» **SUPPLIED MATERIAL**:
* START *

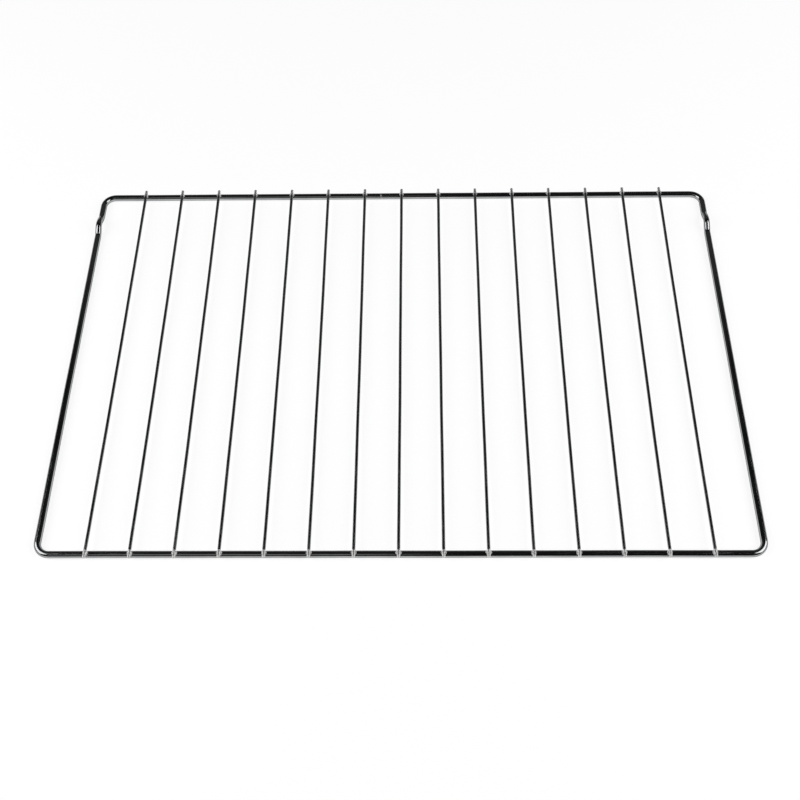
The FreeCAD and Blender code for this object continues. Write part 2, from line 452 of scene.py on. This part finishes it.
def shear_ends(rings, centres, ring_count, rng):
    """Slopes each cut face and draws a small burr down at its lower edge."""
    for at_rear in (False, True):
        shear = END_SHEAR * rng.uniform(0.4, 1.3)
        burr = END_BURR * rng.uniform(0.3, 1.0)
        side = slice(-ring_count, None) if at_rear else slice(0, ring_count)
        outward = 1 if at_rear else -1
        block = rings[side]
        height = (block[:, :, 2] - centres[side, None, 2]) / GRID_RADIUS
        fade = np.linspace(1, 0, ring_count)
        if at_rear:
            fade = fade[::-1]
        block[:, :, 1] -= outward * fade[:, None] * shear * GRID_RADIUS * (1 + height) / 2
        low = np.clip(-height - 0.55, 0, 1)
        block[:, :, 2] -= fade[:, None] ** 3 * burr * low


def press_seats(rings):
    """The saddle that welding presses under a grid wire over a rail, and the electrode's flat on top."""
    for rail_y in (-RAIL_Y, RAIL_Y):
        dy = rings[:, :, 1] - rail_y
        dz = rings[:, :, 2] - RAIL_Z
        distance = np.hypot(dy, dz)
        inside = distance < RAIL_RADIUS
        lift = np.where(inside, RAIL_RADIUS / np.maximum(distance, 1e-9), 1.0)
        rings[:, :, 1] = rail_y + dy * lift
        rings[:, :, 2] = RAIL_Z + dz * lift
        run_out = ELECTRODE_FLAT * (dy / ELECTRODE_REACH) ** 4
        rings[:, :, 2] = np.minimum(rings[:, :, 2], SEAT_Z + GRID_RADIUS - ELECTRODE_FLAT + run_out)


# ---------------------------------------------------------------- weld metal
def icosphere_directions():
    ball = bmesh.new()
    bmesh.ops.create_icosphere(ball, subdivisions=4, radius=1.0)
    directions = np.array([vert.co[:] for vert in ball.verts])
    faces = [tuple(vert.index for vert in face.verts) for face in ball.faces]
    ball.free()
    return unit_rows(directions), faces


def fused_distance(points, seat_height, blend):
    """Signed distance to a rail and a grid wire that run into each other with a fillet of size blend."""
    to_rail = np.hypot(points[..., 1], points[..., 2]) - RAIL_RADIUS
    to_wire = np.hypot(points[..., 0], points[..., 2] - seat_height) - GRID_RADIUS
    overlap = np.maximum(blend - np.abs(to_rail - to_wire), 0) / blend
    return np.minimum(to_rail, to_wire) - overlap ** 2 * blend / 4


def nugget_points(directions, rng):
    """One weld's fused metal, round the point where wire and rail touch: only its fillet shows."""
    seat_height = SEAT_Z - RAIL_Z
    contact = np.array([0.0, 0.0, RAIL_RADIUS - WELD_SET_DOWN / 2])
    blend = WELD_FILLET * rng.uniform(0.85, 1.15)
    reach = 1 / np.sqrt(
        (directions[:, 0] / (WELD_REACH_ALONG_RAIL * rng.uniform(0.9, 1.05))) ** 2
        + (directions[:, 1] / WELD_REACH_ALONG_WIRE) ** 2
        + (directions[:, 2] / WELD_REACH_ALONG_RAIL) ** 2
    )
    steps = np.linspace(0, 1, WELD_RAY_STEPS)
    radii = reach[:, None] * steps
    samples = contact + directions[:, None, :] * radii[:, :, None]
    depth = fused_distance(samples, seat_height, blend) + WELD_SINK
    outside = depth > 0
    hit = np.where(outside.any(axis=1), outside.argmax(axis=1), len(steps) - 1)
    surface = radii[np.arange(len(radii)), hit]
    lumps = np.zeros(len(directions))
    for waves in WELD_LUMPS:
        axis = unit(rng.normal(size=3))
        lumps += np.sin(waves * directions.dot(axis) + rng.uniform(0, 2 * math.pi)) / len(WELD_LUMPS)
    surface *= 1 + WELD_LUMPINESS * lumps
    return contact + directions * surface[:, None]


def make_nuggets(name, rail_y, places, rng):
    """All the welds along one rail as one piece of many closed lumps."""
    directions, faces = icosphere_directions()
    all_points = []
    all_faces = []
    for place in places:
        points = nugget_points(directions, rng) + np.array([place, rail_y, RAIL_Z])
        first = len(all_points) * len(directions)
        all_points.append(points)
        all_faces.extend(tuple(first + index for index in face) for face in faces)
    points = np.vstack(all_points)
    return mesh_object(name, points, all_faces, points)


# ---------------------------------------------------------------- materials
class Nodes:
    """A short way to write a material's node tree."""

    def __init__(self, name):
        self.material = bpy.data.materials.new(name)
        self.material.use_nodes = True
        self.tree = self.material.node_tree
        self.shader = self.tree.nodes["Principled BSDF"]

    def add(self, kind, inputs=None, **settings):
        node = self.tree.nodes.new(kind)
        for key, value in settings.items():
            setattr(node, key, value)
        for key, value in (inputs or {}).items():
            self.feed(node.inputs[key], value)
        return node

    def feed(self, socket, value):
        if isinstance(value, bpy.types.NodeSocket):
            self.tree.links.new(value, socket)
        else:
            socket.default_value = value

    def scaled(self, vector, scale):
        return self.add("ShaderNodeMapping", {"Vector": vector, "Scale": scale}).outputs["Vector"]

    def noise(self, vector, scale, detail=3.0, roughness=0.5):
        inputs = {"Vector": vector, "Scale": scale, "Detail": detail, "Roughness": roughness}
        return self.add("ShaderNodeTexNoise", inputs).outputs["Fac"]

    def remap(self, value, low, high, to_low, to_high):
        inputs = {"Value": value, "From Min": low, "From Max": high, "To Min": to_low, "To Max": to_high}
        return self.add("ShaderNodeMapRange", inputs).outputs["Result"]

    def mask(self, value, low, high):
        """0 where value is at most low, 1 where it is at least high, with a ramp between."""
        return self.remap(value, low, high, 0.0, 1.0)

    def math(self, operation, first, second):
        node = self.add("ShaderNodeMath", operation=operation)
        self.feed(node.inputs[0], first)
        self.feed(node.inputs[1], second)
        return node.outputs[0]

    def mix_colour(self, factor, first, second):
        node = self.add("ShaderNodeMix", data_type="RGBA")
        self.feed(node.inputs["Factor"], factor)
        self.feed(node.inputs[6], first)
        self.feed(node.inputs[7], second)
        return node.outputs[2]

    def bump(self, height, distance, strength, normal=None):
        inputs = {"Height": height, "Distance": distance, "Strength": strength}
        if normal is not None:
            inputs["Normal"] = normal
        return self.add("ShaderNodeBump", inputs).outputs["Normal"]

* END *
* START *

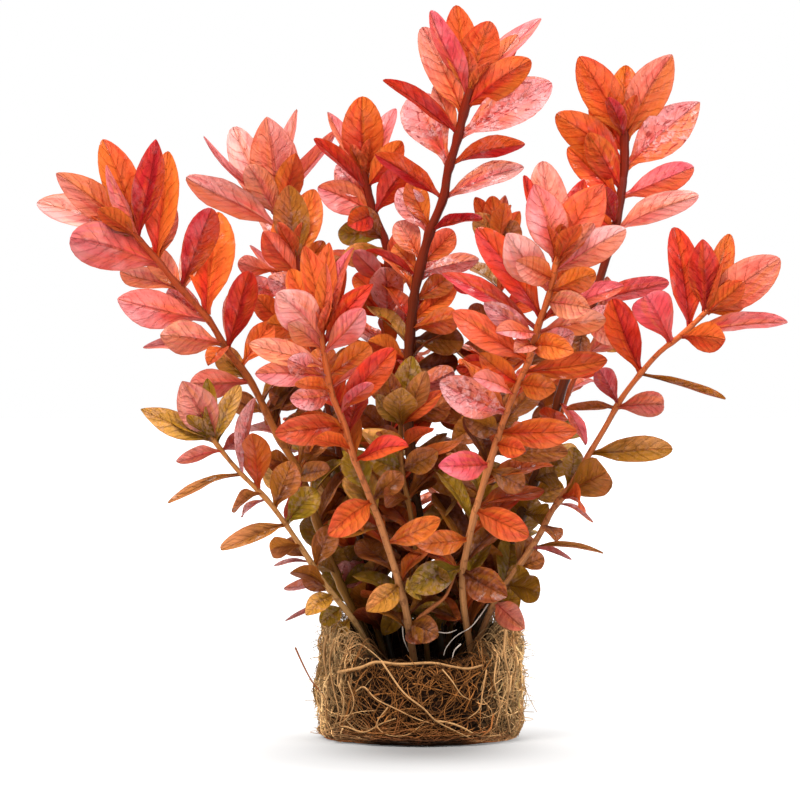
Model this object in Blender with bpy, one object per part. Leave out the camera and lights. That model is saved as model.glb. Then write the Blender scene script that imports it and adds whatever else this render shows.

* END *

» **TASK REQUIREMENTS**:
Starting at the line that contains "The FreeCAD and", repeat each line exactly, and stop after the line that contains "return unit_rows(directions), faces".

» **OUTPUT OF THE TASK**:
The FreeCAD and Blender code for this object continues. Write part 2, from line 452 of scene.py on. This part finishes it.
def shear_ends(rings, centres, ring_count, rng):
    """Slopes each cut face and draws a small burr down at its lower edge."""
    for at_rear in (False, True):
        shear = END_SHEAR * rng.uniform(0.4, 1.3)
        burr = END_BURR * rng.uniform(0.3, 1.0)
        side = slice(-ring_count, None) if at_rear else slice(0, ring_count)
        outward = 1 if at_rear else -1
        block = rings[side]
        height = (block[:, :, 2] - centres[side, None, 2]) / GRID_RADIUS
        fade = np.linspace(1, 0, ring_count)
        if at_rear:
            fade = fade[::-1]
        block[:, :, 1] -= outward * fade[:, None] * shear * GRID_RADIUS * (1 + height) / 2
        low = np.clip(-height - 0.55, 0, 1)
        block[:, :, 2] -= fade[:, None] ** 3 * burr * low


def press_seats(rings):
    """The saddle that welding presses under a grid wire over a rail, and the electrode's flat on top."""
    for rail_y in (-RAIL_Y, RAIL_Y):
        dy = rings[:, :, 1] - rail_y
        dz = rings[:, :, 2] - RAIL_Z
        distance = np.hypot(dy, dz)
        inside = distance < RAIL_RADIUS
        lift = np.where(inside, RAIL_RADIUS / np.maximum(distance, 1e-9), 1.0)
        rings[:, :, 1] = rail_y + dy * lift
        rings[:, :, 2] = RAIL_Z + dz * lift
        run_out = ELECTRODE_FLAT * (dy / ELECTRODE_REACH) ** 4
        rings[:, :, 2] = np.minimum(rings[:, :, 2], SEAT_Z + GRID_RADIUS - ELECTRODE_FLAT + run_out)


# ---------------------------------------------------------------- weld metal
def icosphere_directions():
    ball = bmesh.new()
    bmesh.ops.create_icosphere(ball, subdivisions=4, radius=1.0)
    directions = np.array([vert.co[:] for vert in ball.verts])
    faces = [tuple(vert.index for vert in face.verts) for face in ball.faces]
    ball.free()
    return unit_rows(directions), faces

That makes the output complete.